[START SOURCE MATERIAL]

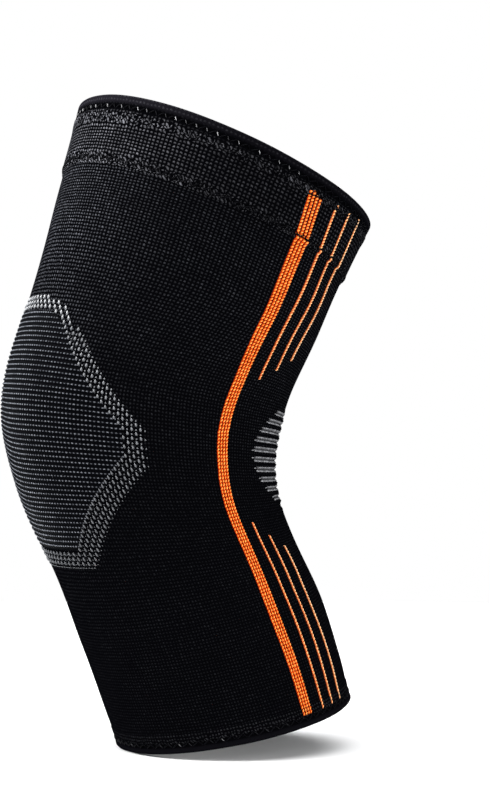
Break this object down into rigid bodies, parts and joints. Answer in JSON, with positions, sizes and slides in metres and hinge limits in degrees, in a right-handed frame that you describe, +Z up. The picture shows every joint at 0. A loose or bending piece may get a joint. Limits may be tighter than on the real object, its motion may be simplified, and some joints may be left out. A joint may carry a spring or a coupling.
{
  "type": "knee brace",
  "caption": "Knitted compression knee sleeve shaped to a bent knee, with a ribbed patella field, orange side stripes, stitched cuff and open rims.",
  "frame": {"origin": "middle of the knee's hinge axis, inside the sleeve, level with the back of the knee", "axes": "+Z up the thigh, -Y to the front of the knee, +X to the wearer's left; the sleeve is the same on both sides of the YZ plane"},
  "size_m": [0.1404, 0.1665, 0.2861],
  "materials": {
    "ground_knit": "matt black elastic knit",
    "cuff_knit": "matt black doubled knit",
    "elastic_band": "woven elastic",
    "silicone": "translucent grey silicone",
    "sewing_thread": "polyester thread with a slight shine",
    "grey_yarn": "fine ribs of grey yarn on black",
    "border_yarn": "raised light grey loops on black",
    "bar_yarn": "soft grey loops",
    "orange_yarn": "bright orange loops"
  },
  "bodies": {
    "thigh": {"thigh_knit": "ground_knit", "upper_cuff": "cuff_knit", "upper_grip_band": "elastic_band", "grip_strip_lower": "silicone", "grip_strip_upper": "silicone", "cuff_stitch_row_top": "sewing_thread", "cuff_stitch_row_bottom": "sewing_thread", "side_stripe_upper_left": "orange_yarn", "side_stripe_upper_right": "orange_yarn", "thin_line_upper_left_1": "orange_yarn", "thin_line_upper_left_2": "orange_yarn", "thin_line_upper_left_3": "orange_yarn", "thin_line_upper_right_1": "orange_yarn", "thin_line_upper_right_2": "orange_yarn", "thin_line_upper_right_3": "orange_yarn", "knee_knit_upper": "ground_knit", "knee_knit_middle": "ground_knit", "knee_knit_lower": "ground_knit", "patella_field": "grey_yarn", "patella_border": "border_yarn", "side_stripe_knee_left": "orange_yarn", "side_stripe_knee_right": "orange_yarn", "popliteal_bar_01": "bar_yarn", "popliteal_bar_02": "bar_yarn", "popliteal_bar_03": "bar_yarn", "popliteal_bar_04": "bar_yarn", "popliteal_bar_05": "bar_yarn", "popliteal_bar_06": "bar_yarn", "popliteal_bar_07": "bar_yarn", "popliteal_bar_08": "bar_yarn", "popliteal_bar_09": "bar_yarn", "popliteal_bar_10": "bar_yarn"},
    "calf": {"calf_knit": "ground_knit", "lower_hem": "cuff_knit", "hem_stitch_row": "sewing_thread", "side_stripe_lower_left": "orange_yarn", "side_stripe_lower_right": "orange_yarn", "thin_line_lower_left_1": "orange_yarn", "thin_line_lower_left_2": "orange_yarn", "thin_line_lower_left_3": "orange_yarn", "thin_line_lower_right_1": "orange_yarn", "thin_line_lower_right_2": "orange_yarn", "thin_line_lower_right_3": "orange_yarn"}
  },
  "joints": [
    {"name": "knee_flex", "type": "hinge", "parent": "thigh", "child": "calf", "pos_m": [0, 0, 0], "axis": [1, 0, 0], "range_deg": [-40, 75], "stiffness_Nm_per_rad": 0.5, "deforming": ["knee_knit_upper", "knee_knit_middle", "knee_knit_lower", "patella_field", "patella_border", "side_stripe_knee_left", "side_stripe_knee_right", "thin_line_upper_left_1", "thin_line_upper_left_2", "thin_line_upper_left_3", "thin_line_upper_right_1", "thin_line_upper_right_2", "thin_line_upper_right_3", "thin_line_lower_left_1", "thin_line_lower_left_2", "thin_line_lower_left_3", "thin_line_lower_right_1", "thin_line_lower_right_2", "thin_line_lower_right_3", "popliteal_bar_01", "popliteal_bar_02", "popliteal_bar_03", "popliteal_bar_04", "popliteal_bar_05", "popliteal_bar_06", "popliteal_bar_07", "popliteal_bar_08", "popliteal_bar_09", "popliteal_bar_10"]}
  ]
}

[END SOURCE MATERIAL]

▸ PROBLEM STATEMENT: Return all of the data precisely as it appears.

▸ RESPONSE:
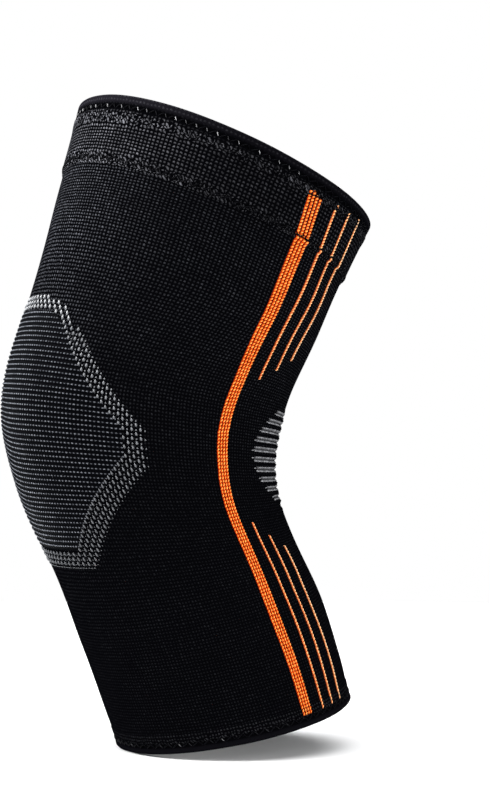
Break this object down into rigid bodies, parts and joints. Answer in JSON, with positions, sizes and slides in metres and hinge limits in degrees, in a right-handed frame that you describe, +Z up. The picture shows every joint at 0. A loose or bending piece may get a joint. Limits may be tighter than on the real object, its motion may be simplified, and some joints may be left out. A joint may carry a spring or a coupling.
{
  "type": "knee brace",
  "caption": "Knitted compression knee sleeve shaped to a bent knee, with a ribbed patella field, orange side stripes, stitched cuff and open rims.",
  "frame": {"origin": "middle of the knee's hinge axis, inside the sleeve, level with the back of the knee", "axes": "+Z up the thigh, -Y to the front of the knee, +X to the wearer's left; the sleeve is the same on both sides of the YZ plane"},
  "size_m": [0.1404, 0.1665, 0.2861],
  "materials": {
    "ground_knit": "matt black elastic knit",
    "cuff_knit": "matt black doubled knit",
    "elastic_band": "woven elastic",
    "silicone": "translucent grey silicone",
    "sewing_thread": "polyester thread with a slight shine",
    "grey_yarn": "fine ribs of grey yarn on black",
    "border_yarn": "raised light grey loops on black",
    "bar_yarn": "soft grey loops",
    "orange_yarn": "bright orange loops"
  },
  "bodies": {
    "thigh": {"thigh_knit": "ground_knit", "upper_cuff": "cuff_knit", "upper_grip_band": "elastic_band", "grip_strip_lower": "silicone", "grip_strip_upper": "silicone", "cuff_stitch_row_top": "sewing_thread", "cuff_stitch_row_bottom": "sewing_thread", "side_stripe_upper_left": "orange_yarn", "side_stripe_upper_right": "orange_yarn", "thin_line_upper_left_1": "orange_yarn", "thin_line_upper_left_2": "orange_yarn", "thin_line_upper_left_3": "orange_yarn", "thin_line_upper_right_1": "orange_yarn", "thin_line_upper_right_2": "orange_yarn", "thin_line_upper_right_3": "orange_yarn", "knee_knit_upper": "ground_knit", "knee_knit_middle": "ground_knit", "knee_knit_lower": "ground_knit", "patella_field": "grey_yarn", "patella_border": "border_yarn", "side_stripe_knee_left": "orange_yarn", "side_stripe_knee_right": "orange_yarn", "popliteal_bar_01": "bar_yarn", "popliteal_bar_02": "bar_yarn", "popliteal_bar_03": "bar_yarn", "popliteal_bar_04": "bar_yarn", "popliteal_bar_05": "bar_yarn", "popliteal_bar_06": "bar_yarn", "popliteal_bar_07": "bar_yarn", "popliteal_bar_08": "bar_yarn", "popliteal_bar_09": "bar_yarn", "popliteal_bar_10": "bar_yarn"},
    "calf": {"calf_knit": "ground_knit", "lower_hem": "cuff_knit", "hem_stitch_row": "sewing_thread", "side_stripe_lower_left": "orange_yarn", "side_stripe_lower_right": "orange_yarn", "thin_line_lower_left_1": "orange_yarn", "thin_line_lower_left_2": "orange_yarn", "thin_line_lower_left_3": "orange_yarn", "thin_line_lower_right_1": "orange_yarn", "thin_line_lower_right_2": "orange_yarn", "thin_line_lower_right_3": "orange_yarn"}
  },
  "joints": [
    {"name": "knee_flex", "type": "hinge", "parent": "thigh", "child": "calf", "pos_m": [0, 0, 0], "axis": [1, 0, 0], "range_deg": [-40, 75], "stiffness_Nm_per_rad": 0.5, "deforming": ["knee_knit_upper", "knee_knit_middle", "knee_knit_lower", "patella_field", "patella_border", "side_stripe_knee_left", "side_stripe_knee_right", "thin_line_upper_left_1", "thin_line_upper_left_2", "thin_line_upper_left_3", "thin_line_upper_right_1", "thin_line_upper_right_2", "thin_line_upper_right_3", "thin_line_lower_left_1", "thin_line_lower_left_2", "thin_line_lower_left_3", "thin_line_lower_right_1", "thin_line_lower_right_2", "thin_line_lower_right_3", "popliteal_bar_01", "popliteal_bar_02", "popliteal_bar_03", "popliteal_bar_04", "popliteal_bar_05", "popliteal_bar_06", "popliteal_bar_07", "popliteal_bar_08", "popliteal_bar_09", "popliteal_bar_10"]}
  ]
}